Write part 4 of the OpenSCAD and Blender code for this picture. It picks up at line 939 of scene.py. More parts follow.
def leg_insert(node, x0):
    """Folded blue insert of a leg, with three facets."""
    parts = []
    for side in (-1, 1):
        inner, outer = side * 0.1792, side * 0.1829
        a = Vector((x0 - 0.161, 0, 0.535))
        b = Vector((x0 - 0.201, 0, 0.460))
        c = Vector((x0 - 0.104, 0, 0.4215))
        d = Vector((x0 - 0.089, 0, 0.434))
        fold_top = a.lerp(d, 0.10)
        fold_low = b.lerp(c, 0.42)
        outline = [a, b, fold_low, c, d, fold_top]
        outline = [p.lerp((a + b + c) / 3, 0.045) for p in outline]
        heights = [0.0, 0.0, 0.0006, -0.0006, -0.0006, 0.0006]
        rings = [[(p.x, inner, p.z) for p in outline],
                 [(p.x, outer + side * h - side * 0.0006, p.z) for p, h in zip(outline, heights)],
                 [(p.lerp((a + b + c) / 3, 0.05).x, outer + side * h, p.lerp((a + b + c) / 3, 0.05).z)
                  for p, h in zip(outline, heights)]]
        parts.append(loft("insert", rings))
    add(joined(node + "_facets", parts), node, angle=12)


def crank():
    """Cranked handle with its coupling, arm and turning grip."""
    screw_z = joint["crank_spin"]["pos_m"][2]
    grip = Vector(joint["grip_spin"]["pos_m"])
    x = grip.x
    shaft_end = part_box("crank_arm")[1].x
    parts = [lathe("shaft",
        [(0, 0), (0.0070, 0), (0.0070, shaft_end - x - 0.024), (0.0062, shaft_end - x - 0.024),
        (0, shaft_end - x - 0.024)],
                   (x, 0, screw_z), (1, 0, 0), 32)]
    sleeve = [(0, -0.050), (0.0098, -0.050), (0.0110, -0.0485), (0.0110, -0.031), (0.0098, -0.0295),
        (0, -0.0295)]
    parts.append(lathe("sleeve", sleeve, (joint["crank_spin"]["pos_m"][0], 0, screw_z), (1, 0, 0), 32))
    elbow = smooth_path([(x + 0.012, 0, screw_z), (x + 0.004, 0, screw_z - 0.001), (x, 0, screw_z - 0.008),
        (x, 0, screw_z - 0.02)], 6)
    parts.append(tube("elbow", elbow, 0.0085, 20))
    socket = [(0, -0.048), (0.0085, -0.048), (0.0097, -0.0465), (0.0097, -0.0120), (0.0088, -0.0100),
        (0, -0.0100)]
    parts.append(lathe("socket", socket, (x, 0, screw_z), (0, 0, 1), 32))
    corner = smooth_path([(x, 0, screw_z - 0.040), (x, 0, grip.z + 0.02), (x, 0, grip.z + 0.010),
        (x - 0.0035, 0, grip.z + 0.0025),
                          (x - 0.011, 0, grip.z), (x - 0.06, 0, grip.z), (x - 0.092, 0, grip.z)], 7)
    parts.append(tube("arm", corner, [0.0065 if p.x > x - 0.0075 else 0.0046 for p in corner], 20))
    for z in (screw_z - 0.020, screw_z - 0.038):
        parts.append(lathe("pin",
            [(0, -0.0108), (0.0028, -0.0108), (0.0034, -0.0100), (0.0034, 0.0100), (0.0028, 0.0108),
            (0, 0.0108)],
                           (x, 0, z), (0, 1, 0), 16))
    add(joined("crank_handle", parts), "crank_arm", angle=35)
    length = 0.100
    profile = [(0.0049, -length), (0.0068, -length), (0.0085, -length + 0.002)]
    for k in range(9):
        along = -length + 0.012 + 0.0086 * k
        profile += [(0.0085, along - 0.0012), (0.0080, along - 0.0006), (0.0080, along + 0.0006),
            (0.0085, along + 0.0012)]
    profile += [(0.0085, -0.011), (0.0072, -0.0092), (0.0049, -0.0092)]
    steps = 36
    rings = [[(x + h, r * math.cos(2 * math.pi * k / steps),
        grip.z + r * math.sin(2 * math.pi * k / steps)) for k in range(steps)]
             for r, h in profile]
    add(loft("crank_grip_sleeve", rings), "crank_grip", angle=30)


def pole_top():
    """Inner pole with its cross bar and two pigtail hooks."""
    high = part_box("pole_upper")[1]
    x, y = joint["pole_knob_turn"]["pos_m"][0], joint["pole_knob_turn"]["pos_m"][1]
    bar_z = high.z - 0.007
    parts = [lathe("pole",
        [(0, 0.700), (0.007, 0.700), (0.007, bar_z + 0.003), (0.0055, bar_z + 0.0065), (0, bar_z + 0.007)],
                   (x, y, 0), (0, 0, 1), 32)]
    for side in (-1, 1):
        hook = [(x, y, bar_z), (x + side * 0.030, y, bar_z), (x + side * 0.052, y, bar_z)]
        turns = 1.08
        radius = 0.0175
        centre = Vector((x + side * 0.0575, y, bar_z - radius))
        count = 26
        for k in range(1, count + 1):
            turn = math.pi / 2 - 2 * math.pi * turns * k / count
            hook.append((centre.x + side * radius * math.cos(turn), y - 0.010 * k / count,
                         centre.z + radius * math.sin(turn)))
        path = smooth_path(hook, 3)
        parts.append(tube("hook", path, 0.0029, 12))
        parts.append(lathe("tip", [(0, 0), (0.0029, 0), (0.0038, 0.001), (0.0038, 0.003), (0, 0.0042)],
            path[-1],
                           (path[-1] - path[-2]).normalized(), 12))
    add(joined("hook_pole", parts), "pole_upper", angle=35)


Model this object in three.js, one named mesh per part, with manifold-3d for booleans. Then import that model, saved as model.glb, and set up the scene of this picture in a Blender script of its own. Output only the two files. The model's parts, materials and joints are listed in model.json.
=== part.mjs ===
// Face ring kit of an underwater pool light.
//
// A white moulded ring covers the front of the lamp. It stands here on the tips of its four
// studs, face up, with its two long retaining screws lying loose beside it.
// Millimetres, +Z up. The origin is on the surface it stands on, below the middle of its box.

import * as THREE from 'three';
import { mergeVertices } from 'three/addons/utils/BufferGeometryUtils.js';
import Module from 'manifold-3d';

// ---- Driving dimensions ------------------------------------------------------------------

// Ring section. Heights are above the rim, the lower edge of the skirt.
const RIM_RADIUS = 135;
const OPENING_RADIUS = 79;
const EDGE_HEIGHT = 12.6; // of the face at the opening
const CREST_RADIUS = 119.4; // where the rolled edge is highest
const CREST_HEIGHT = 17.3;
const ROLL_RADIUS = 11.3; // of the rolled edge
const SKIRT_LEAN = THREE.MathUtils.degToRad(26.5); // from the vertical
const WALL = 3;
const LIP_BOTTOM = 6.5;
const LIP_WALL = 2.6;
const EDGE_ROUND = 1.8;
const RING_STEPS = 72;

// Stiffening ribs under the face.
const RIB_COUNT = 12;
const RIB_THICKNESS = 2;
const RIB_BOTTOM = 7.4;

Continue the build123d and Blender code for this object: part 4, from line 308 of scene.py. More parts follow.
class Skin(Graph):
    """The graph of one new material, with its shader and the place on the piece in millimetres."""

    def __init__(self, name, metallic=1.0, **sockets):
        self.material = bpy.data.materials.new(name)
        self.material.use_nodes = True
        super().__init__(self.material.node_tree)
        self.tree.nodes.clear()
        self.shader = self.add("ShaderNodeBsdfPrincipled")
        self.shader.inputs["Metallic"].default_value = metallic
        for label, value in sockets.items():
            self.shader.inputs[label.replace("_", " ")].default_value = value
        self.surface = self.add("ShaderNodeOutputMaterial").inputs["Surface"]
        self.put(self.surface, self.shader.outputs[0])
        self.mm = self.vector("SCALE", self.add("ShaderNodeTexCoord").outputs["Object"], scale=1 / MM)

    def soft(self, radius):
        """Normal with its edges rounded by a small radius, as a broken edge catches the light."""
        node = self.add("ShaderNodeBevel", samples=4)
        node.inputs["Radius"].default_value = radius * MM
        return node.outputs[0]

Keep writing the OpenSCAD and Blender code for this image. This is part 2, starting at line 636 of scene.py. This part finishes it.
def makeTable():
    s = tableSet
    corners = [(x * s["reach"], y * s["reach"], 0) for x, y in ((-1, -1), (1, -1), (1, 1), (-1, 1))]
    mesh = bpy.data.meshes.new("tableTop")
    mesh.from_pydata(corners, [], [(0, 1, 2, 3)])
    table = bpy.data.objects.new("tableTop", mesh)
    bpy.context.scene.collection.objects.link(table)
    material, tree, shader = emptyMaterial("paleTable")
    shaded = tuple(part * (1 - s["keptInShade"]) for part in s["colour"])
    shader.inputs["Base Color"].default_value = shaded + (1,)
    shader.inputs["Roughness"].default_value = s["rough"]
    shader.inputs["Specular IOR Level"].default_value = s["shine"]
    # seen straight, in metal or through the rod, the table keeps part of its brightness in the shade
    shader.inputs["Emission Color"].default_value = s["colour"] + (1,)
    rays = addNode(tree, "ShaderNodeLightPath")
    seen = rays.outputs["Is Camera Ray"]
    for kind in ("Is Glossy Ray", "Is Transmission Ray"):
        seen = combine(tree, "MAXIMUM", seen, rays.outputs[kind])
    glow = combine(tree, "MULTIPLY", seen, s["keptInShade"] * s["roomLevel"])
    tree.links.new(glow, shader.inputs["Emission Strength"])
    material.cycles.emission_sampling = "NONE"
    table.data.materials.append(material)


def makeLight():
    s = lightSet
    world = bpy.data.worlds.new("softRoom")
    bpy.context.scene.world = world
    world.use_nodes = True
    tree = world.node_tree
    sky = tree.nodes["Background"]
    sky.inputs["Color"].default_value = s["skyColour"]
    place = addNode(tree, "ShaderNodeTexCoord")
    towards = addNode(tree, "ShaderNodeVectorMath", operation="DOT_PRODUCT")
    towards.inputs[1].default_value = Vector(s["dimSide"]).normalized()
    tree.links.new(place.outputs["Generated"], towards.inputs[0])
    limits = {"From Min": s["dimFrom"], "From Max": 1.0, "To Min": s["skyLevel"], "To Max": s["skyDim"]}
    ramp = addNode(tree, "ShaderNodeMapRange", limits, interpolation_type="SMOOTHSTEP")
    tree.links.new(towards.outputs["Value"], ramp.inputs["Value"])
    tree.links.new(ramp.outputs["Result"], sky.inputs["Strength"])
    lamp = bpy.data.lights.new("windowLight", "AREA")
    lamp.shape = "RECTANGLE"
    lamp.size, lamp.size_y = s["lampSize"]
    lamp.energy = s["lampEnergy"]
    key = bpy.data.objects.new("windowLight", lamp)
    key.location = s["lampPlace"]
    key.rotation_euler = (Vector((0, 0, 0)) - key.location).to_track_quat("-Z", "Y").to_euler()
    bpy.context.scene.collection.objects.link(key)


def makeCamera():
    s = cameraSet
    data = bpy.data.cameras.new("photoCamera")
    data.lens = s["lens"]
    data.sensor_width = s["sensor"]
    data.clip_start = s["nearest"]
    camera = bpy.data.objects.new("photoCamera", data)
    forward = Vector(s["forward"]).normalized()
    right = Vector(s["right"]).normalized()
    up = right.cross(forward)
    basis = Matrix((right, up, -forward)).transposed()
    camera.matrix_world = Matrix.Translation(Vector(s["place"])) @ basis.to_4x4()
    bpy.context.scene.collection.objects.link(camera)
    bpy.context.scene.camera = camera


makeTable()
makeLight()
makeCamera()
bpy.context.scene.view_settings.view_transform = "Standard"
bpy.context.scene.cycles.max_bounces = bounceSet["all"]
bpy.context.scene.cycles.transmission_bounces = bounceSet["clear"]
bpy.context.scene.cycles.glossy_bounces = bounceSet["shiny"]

**Task description:** Each line from the one bearing "Continue the build123d" through the one bearing "return node.outputs[0]" is to be duplicated without change; all remaining lines are to be left out.

**Task result:**
Continue the build123d and Blender code for this object: part 4, from line 308 of scene.py. More parts follow.
class Skin(Graph):
    """The graph of one new material, with its shader and the place on the piece in millimetres."""

    def __init__(self, name, metallic=1.0, **sockets):
        self.material = bpy.data.materials.new(name)
        self.material.use_nodes = True
        super().__init__(self.material.node_tree)
        self.tree.nodes.clear()
        self.shader = self.add("ShaderNodeBsdfPrincipled")
        self.shader.inputs["Metallic"].default_value = metallic
        for label, value in sockets.items():
            self.shader.inputs[label.replace("_", " ")].default_value = value
        self.surface = self.add("ShaderNodeOutputMaterial").inputs["Surface"]
        self.put(self.surface, self.shader.outputs[0])
        self.mm = self.vector("SCALE", self.add("ShaderNodeTexCoord").outputs["Object"], scale=1 / MM)

    def soft(self, radius):
        """Normal with its edges rounded by a small radius, as a broken edge catches the light."""
        node = self.add("ShaderNodeBevel", samples=4)
        node.inputs["Radius"].default_value = radius * MM
        return node.outputs[0]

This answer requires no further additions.